Temennî'nin Birinci Ma'nâsına Göre Âyetin Ma'nâsı:

 

Türkçemizde de bulunan ilk ma'nâya alınırsa âyet şöyle tefsir edilir: Her peygamber, kavminin ilâhî hidâyete tâbi olup, kötülüklerden kurtularak dünya ve âhiret saadetine erişmelerini şiddetle arzu eder. Hatemu'l-Enbiya (s.a.s.) bütün insanlığa gönderilen mutlak resûl olduğundan, bütün insanların hak yola girmelerini, kendisini yiyip tüketecek derecede arzu ediyordu. ("Onlar îman etmiyor diye sen, her halde kendini yiyip tüketeceksin" Şuara 3). Onun bu yönde ilerlemesine karşı  şeytanda birtakım engeller koymak ister durur. Cinnî şeytan, ins şeytanlarına telkinatta bulunup bu hususta müşterek hareket ederler. En'âm 121: "Şeytanlar, siz mü'minlerle mücadele etmelerini sağlamak için dostarı (ins şeytanları)na telkinatta bulunurlar." Buradan, Nadr İbnu el-Hâris gibi ins şeytanları da anlaşılabilir. Zîra o da vahiy ile bildirilen şeylere benzer şeyler uydurup vahye  şüpheler atmak, böylece kavmini İslâm'dan alıkoymak istiyordu (Âlusî, 17/175).

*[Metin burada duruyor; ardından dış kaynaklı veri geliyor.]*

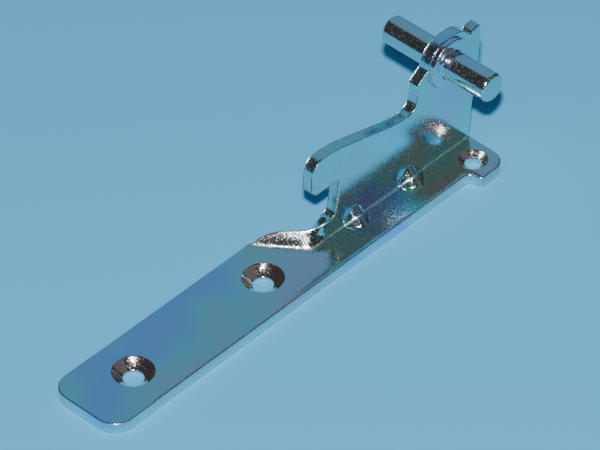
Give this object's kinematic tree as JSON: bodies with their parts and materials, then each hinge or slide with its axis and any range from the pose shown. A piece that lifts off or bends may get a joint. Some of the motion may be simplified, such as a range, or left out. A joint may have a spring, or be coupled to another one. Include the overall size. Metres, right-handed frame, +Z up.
{
  "type": "window stay bracket",
  "caption": "Folded steel window stay bracket: a screw-down flange with an upright hook and a collared round cross pin through its head.",
  "frame": {"origin": "axis of the first screw hole, counted from the flange's free end, at the face that lies on the timber", "axes": "+X along the flange towards the lug and the pin, +Y to the flange's wide side, along the pin, +Z up out of the timber"},
  "size_m": [0.1085, 0.0266, 0.0308],
  "materials": {
    "bracket": "bright zinc plate with a clear blue passivate",
    "pivot_pin": "turned steel, bright zinc plate with a clear blue passivate"
  },
  "bodies": {
    "root": {"bracket": "bracket", "pivot_pin": "pivot_pin"}
  },
  "joints": []
}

Böylece şeytan, insanların kalplerine şüphe atarak, halkı, resûllere karşı koymaya çağırır. Yahut resul, kavminin hidâyetini temennî edip hırsla çalışırken, şeytan O'nu ümitsizliğe düşürmek için vesvese verir. O'nu maksadından caydırmaya çalışır. Kur'ân-ı Kerîm, şeytanlara uyanların yaptıkları işleri bazan şeytanlara izâfe eder. Zira sebebiyyet münasebeti vardır.

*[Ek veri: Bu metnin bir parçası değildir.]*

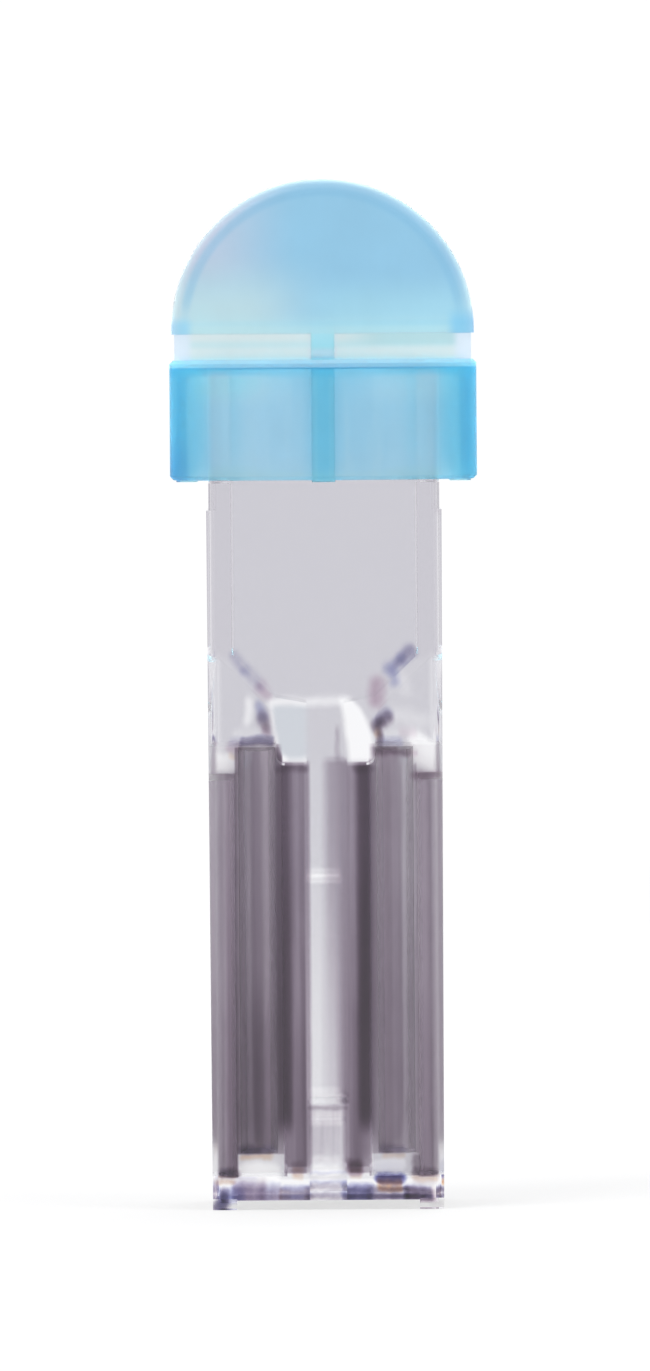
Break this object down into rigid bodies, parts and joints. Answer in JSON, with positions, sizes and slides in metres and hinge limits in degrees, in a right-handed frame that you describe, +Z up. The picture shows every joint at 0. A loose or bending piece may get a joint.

Dine davetinin başlangıcında Peygambere inananlar az, küfür tarafı ise sayı ve maddî imkan bakımından çok güçlü olduğundan şeytan, haklı olanların, sayıca çok olanlar olduğu telkininde bulunur, hatta "haklı olsa Allah onu üstün kılardı" diye Allah Teâlâ'nın da kendi tarafında olduğu vesvesesini verir. Bu durum, bir taraftan müşrikler, bir taraftan mü'minler hakkında bir fitne (yani imtihan) olur,. Fakat neticede Cenâb-ı Allah, sabreden îman ehlini te'yid ederek, peygamberlerin arzularına karşı şeytanların ortaya attıklarını giderip, peygamberlerin tebligâtının hak ve hakikat olduğunu izhar eder. Şeytanın ye'se düşürmek üzere vesvese verdiği peygamber, ilk anda vesveseye maruz kalsa da, "ismet" vasfı vesvesesinin karşısına çıkar, yani Allah'ın verdiği "günahtan korunmuşluk" vasfı ile şeytanın vesvesesini iptal edip boşa çıkarır (M. T. İbn Âşur, Tefsîru't-Tahrîr, 17/299-300). Mü'minlerin kalplerinden şeytanın şüphelerini nesh edip, vahdâniyet ve risâletin hakkâniyetini bildiren âyetleri onların kalblerinde muhkem kılar, kâfirler ve münâfıklar ise küfür ve şüpheleri içinde kalırlar.

Âyet-i Kerîme, bu vetîrenin bütün tevhid tarihinde, istisnasız olarak tekrarlandığını bildirerek Hz. Peygamberi ve mü'minleri teselli etmektedir (Krş. A.H. Aksekili, Hatemu'l-Enbiya Hazretlerine İsnad Olunan En Çirkin İftirânın Reddiyesi, s. 61-67; İbn Âşur, Tefsiru't-Tahrir, 17/300-301).

Âyetlerin ma'nâsını tevcih hususunda birkaç görüş daha varsa da bu âyetteki umum ta'lil, risâlete hakkını vermek gibi üç husus dikkate alınınca, isabetli tefsirin ancak bunlar olduğu tezâhür eder (Aksekili, s. 69). Bu îzahda ne lisan kaidelerine, ne de itikad esaslarına aykırı bir taraf yoktur. Bu ma'nâ zorlamasız, münsecim olarak âyetin fasih ifadesinden ortaya çıkan ma'nâ olup, ayrıca bir hikâye uydurmak sûretiyle boşluk tamamlama ihtiyacı göstermez (İbn Âşur, 17/303).[1]


 

[1] İbrahim Canan, Kutub-i Sitte Tercüme ve Şerhi, Akçağ Yayınları: 9/79-80.